Kesselheim, T., & Tönnis, A. (2016). Submodular Secretary Problems: Cardinality, Matching, and Linear Constraints. Retrieved from http://arxiv.org/abs/1607.08805.

We study various generalizations of the secretary problem with submodular objective functions. Generally, a set of requests is revealed step-by-step to an algorithm in random order. For each request, one option has to be selected so as to maximize a monotone submodular function while ensuring feasibility. For our results, we assume that we are given an offline algorithm computing an $\alpha$-approximation for the respective problem. This way, we separate computational limitations from the ones due to the online nature. When only focusing on the online aspect, we can assume $\alpha = 1$. In the submodular secretary problem, feasibility constraints are cardinality constraints. That is, out of a randomly ordered stream of entities, one has to select a subset size $k$. For this problem, we present a $0.31\alpha$-competitive algorithm for all $k$, which asymptotically reaches competitive ratio $\frac{\alpha}{e}$ for large $k$. In submodular secretary matching, one side of a bipartite graph is revealed online.
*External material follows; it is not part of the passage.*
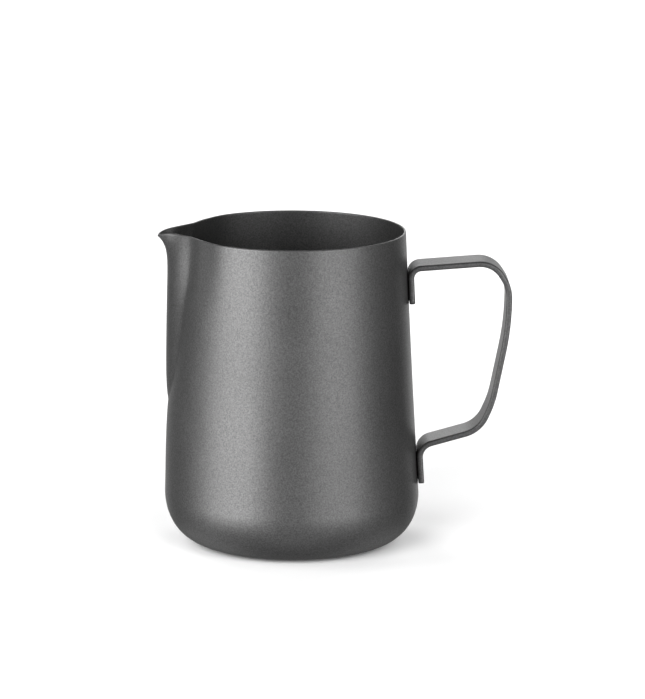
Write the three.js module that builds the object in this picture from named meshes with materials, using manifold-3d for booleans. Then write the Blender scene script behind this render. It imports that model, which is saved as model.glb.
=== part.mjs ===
// Milk frothing pitcher: a deep-drawn sheet body with a pressed pouring spout, and a handle bent from one
// flat strap, whose two tabs are spot-welded to the wall.
// Millimetres, +Z up. The origin is on the body's axis, in the plane that the base rests on.
// The spout points along -X and the handle along +X. Angles round the body are measured from the spout.
import * as THREE from "three";
import { LoftGeometry } from "three/addons/geometries/LoftGeometry.js";
import { mergeVertices } from "three/addons/utils/BufferGeometryUtils.js";
import Module from "manifold-3d";

const degrees = THREE.MathUtils.degToRad;

// Body, outside dimensions
const SHEET = 0.8;
const BODY_HEIGHT = 112.2;
const RIM_RADIUS = 39.75;
const FOOT_RADIUS = 45; // where the wall runs into the rounded bottom corner
const FOOT_HEIGHT = 18.25;
const WALL_HOLLOW = 0.22; // how far the middle of the wall lies inside a straight cone
const BASE_RADIUS = 28.2; // the flat round face that the body stands on
const CORNER_DROP = 5.2; // length of the corner curve's handle below the foot
const CORNER_REACH = 15.2; // length of its handle along the base
const FLOOR_CROWN = 0.1; // the middle of the floor keeps the sheet's full thickness
const FLOOR_CROWN_RADIUS = 16;

// Spout: a tongue-shaped patch pressed outwards, flared to a lip at the rim
const SPOUT_HALF_ANGLE = degrees(22.4);
const SPOUT_BOTTOM = 51.2;
const SPOUT_RISE = 4.3; // how far the ridge stands out of the wall
const SPOUT_RISE_LENGTH = 17.5; // height over which the ridge comes out
const RIDGE_SHARPNESS = 1.5; // higher values narrow the ridge
const LIP_SHARPENING_HEIGHT = 6; // the ridge narrows further within this height of the rim
const LIP_FLARE = 7.6; // extra reach of the lip, carried on to the rim plane
const LIP_HEIGHT = 3.3;
const LIP_HALF_ANGLE = degrees(6.2);
const TIP_DROP = 1.9; // how far the tip lies below the rim
const TIP_HALF_ANGLE = degrees(5.9);
const TIP_BLEND_HEIGHT = 20;
const GROOVE_DEPTH = 1.0; // hollow beside the spout, where the sheet is drawn in
const GROOVE_PLACE = 1.05; // as a share of the tongue's half width
const GROOVE_WIDTH = 0.3; // as a share of the tongue's half width
const GROOVE_BOTTOM = 82;
const GROOVE_TOP = 102;
const DRAW_IN = 1.1; // wide shallow hollow beyond the groove, where the rim is pulled towards the spout
const DRAW_IN_ANGLE = degrees(36);
const DRAW_IN_HALF_WIDTH = degrees(11);
const DRAW_IN_BOTTOM = 80;
const FULLNESS = 1.5; // soft swelling that the pressing leaves below the spout
const FULLNESS_HEIGHT = 46;
const FULLNESS_SPREAD = { below: 28, above: 19 };
const FULLNESS_HALF_ANGLE = degrees(32);

// Handle strap, given by its centreline
const STRAP_WIDTH = 14.5;
const STRAP_THICKNESS = 2;
const STRAP_EDGE_RADIUS = 0.55;
const TAB_GAP = 0.25; // between a tab and the wall, along the middle of the tab
const UPPER_TAB = { end: 86.6, top: 96 };
const LOWER_TAB = { end: 21.6, top: 32 };
const UPPER_ARM = { x: 55, z: 100.4, rise: degrees(4.35) };
const LOWER_ARM = { x: 55, z: 38.05, rise: degrees(15.8) };
const GRIP_X = 76.2;
const GRIP_BENDS = [
  { x: 76.2, z: 78.9, radius: 97 },
  { x: 70.7, z: 51.2, radius: 35 },
];
const LOWER_GRIP_RISE = degrees(65.8);
const UPPER_TAB_BEND = 3.6;
const SHOULDER_CUT = { back: 5.8, down: 9.3 }; // a short slanting run cuts off the upper corner
const SHOULDER_BENDS = [9, 13];
const LOWER_CORNER_BEND = 11.2;
const LOWER_TAB_BEND = 5.2;
const TAB_CORNER_RADIUS = 1.2;
const TAB_CORNER_ANGLES = [90, 60, 30, 0].map(degrees);

// Spot welds, two side by side on each tab
const WELD_DIAMETER = 3.6;
const WELD_OFFSET = 3.3; // from the middle of the tab
const WELD_DEPTH = 1.0; // how far a nugget reaches into the tab
const WELD_CLEARANCE = 0.12;
const WELD_HEIGHTS = { upper: 91, lower: 26.2 };
const DIMPLE_DIAMETER = 4.4;
const DIMPLE_DEPTH = 0.15;

// Fineness of the faceted surfaces
const BODY_SIDES = 88;
const SIDE_CROWDING = 0.62; // 0 spaces the sides evenly, higher values crowd them at the spout
const CORNER_RINGS = 7;
const WALL_RINGS = [
  { from: FOOT_HEIGHT, to: 46, count: 3 },
  { from: 46, to: 54, count: 4 }, // the crease at the foot of the spout
  { from: 54, to: 102, count: 6 },
  { from: 102, to: 111, count: 5 }, // the flare of the lip
];
const EDGE_STEPS = 4;
const STRAP_EDGE_STEPS = 2;
const BEND_STEP = degrees(11);
const LEAST_BEND_STEPS = 2;
const WELD_SIDES = 24;
const FRAME_STEP = 1e-4; // step for the slopes of the wall
const SAME_PLACE = 1e-4; // vertices closer than this are one

const wasm = await Module();
wasm.setup();

function gauss(value) {
  return Math.exp(-value * value);
}

// The unit vector at an angle.
function directed(angle) {
  return new THREE.Vector2(Math.cos(angle), Math.sin(angle));
}

// The outside radius of the wall at a height above the foot, before the spout is pressed.
function wallRadius(height) {
  const share = (BODY_HEIGHT - height) / (BODY_HEIGHT - FOOT_HEIGHT);
  const cone = THREE.MathUtils.lerp(RIM_RADIUS, FOOT_RADIUS, share);
  return cone - 4 * WALL_HOLLOW * share * (1 - share);
}

// The outline of the body from the edge of the flat base to the rim, as radius and height.
function bodyOutline() {
  const rimEdge = BODY_HEIGHT - SHEET / 2;
  const foot = new THREE.Vector2(FOOT_RADIUS, FOOT_HEIGHT);
  const rim = new THREE.Vector2(wallRadius(rimEdge), rimEdge);
  const middle = (rimEdge + FOOT_HEIGHT) / 2;
  const through = new THREE.Vector2(wallRadius(middle), middle);
  const control = through.multiplyScalar(2).sub(foot.clone().add(rim).multiplyScalar(0.5));
  const down = foot.clone().sub(control).setLength(CORNER_DROP).add(foot);
  const outline = new THREE.CurvePath();
  outline.add(
    new THREE.CubicBezierCurve(
      new THREE.Vector2(BASE_RADIUS, 0),
      new THREE.Vector2(BASE_RADIUS + CORNER_REACH, 0),
      down,
      foot,
    ),
  );
  outline.add(new THREE.QuadraticBezierCurve(foot, control, rim));
  return outline;
}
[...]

Upon arrival, each node has to be matched permanently to an offline node or discarded irrevocably. We give an $\frac{\alpha}{4}$-competitive algorithm. In both cases, we improve over previously best known competitive ratios, using a generalization of the algorithm for the classic secretary problem. Furthermore, we give an $O(\alpha d^{-\frac{2}{B-1}})$-competitive algorithm for submodular function maximization subject to linear packing constraints. Here, $d$ is the column sparsity, that is the maximal number of none-zero entries in a column of the constraint matrix, and $B$ is the minimal capacity of the constraints. Notably, this bound is independent of the total number of constraints. We improve the algorithm to be $O(\alpha d^{-\frac{1}{B-1}})$-competitive if both $d$ and $B$ are known to the algorithm beforehand.